● **Requirement**: Could every line of the data be printed exactly as it reads?

▼▼▼

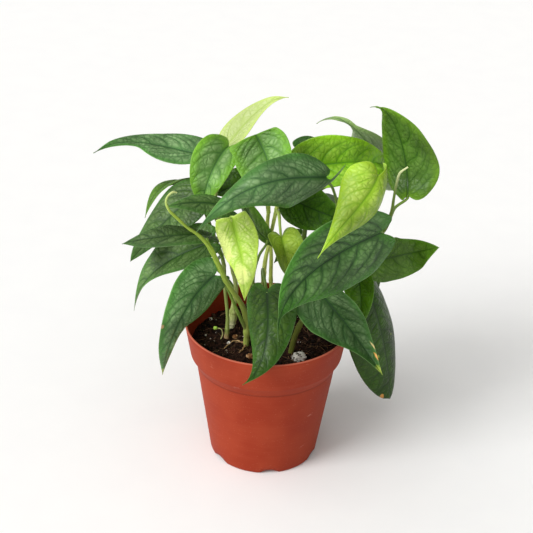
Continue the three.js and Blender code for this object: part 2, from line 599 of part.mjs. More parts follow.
// Soil: it fills the pot. Clods roughen its surface, which falls towards the wall.
const CLOD = { width: 6.1, depth: 5.3, height: 0.6 };
const CRUMB = { width: 2.9, depth: 3.7, height: 0.36 };
const SOIL_FLAT = 0.7;
const SOIL_FALL = 2;
function soilLevel(x, y) {
  const clods = CLOD.height * Math.sin(x / CLOD.width + 0.7) * Math.cos(y / CLOD.depth - 0.4);
  const crumbs = CRUMB.height * Math.sin(x / CRUMB.width - y / CRUMB.depth);
  const edge = Math.max(0, Math.hypot(x, y) / RIM_RADIUS - SOIL_FLAT);
  return SOIL_TOP + SOIL_RELIEF * (clods + crumbs - SOIL_FALL * edge);
}
function soil() {
  const radius = (z) => wallRadius(z) - WALL - FIT_GAP;
  const base = FLOOR_TOP + FIT_GAP;
  const edgeTop = SOIL_TOP - SOIL_RELIEF * SOIL_FALL;
  const sides = [base, SHOULDER.z, SHOULDER_MIDDLE.z, COLLAR_FOOT.z, edgeTop].map((z) => [radius(z), z]);
  const rings = Array.from({ length: SOIL_RINGS }, (_, i) => {
    const share = (SOIL_RINGS - i) / SOIL_RINGS;
    return [radius(edgeTop) * share, SOIL_TOP];
  });
  const geometry = lathe([[0, base], ...sides, ...rings, [0, SOIL_TOP]], SOIL_SIDES);
  const position = geometry.getAttribute("position");
  for (let i = 0; i < position.count; i += 1) {
    if (position.getZ(i) > (edgeTop + SOIL_TOP) / 2) {
      position.setZ(i, soilLevel(position.getX(i), position.getY(i)));
    }
  }
  return solidOf(geometry);
}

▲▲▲

● **Solution**:
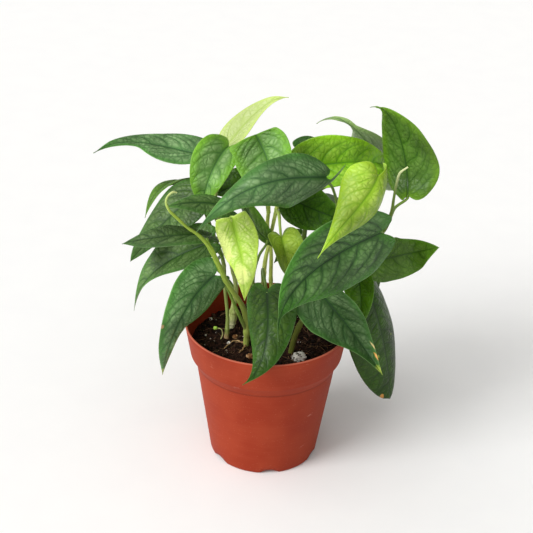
Continue the three.js and Blender code for this object: part 2, from line 599 of part.mjs. More parts follow.
// Soil: it fills the pot. Clods roughen its surface, which falls towards the wall.
const CLOD = { width: 6.1, depth: 5.3, height: 0.6 };
const CRUMB = { width: 2.9, depth: 3.7, height: 0.36 };
const SOIL_FLAT = 0.7;
const SOIL_FALL = 2;
function soilLevel(x, y) {
  const clods = CLOD.height * Math.sin(x / CLOD.width + 0.7) * Math.cos(y / CLOD.depth - 0.4);
  const crumbs = CRUMB.height * Math.sin(x / CRUMB.width - y / CRUMB.depth);
  const edge = Math.max(0, Math.hypot(x, y) / RIM_RADIUS - SOIL_FLAT);
  return SOIL_TOP + SOIL_RELIEF * (clods + crumbs - SOIL_FALL * edge);
}
function soil() {
  const radius = (z) => wallRadius(z) - WALL - FIT_GAP;
  const base = FLOOR_TOP + FIT_GAP;
  const edgeTop = SOIL_TOP - SOIL_RELIEF * SOIL_FALL;
  const sides = [base, SHOULDER.z, SHOULDER_MIDDLE.z, COLLAR_FOOT.z, edgeTop].map((z) => [radius(z), z]);
  const rings = Array.from({ length: SOIL_RINGS }, (_, i) => {
    const share = (SOIL_RINGS - i) / SOIL_RINGS;
    return [radius(edgeTop) * share, SOIL_TOP];
  });
  const geometry = lathe([[0, base], ...sides, ...rings, [0, SOIL_TOP]], SOIL_SIDES);
  const position = geometry.getAttribute("position");
  for (let i = 0; i < position.count; i += 1) {
    if (position.getZ(i) > (edgeTop + SOIL_TOP) / 2) {
      position.setZ(i, soilLevel(position.getX(i), position.getY(i)));
    }
  }
  return solidOf(geometry);
}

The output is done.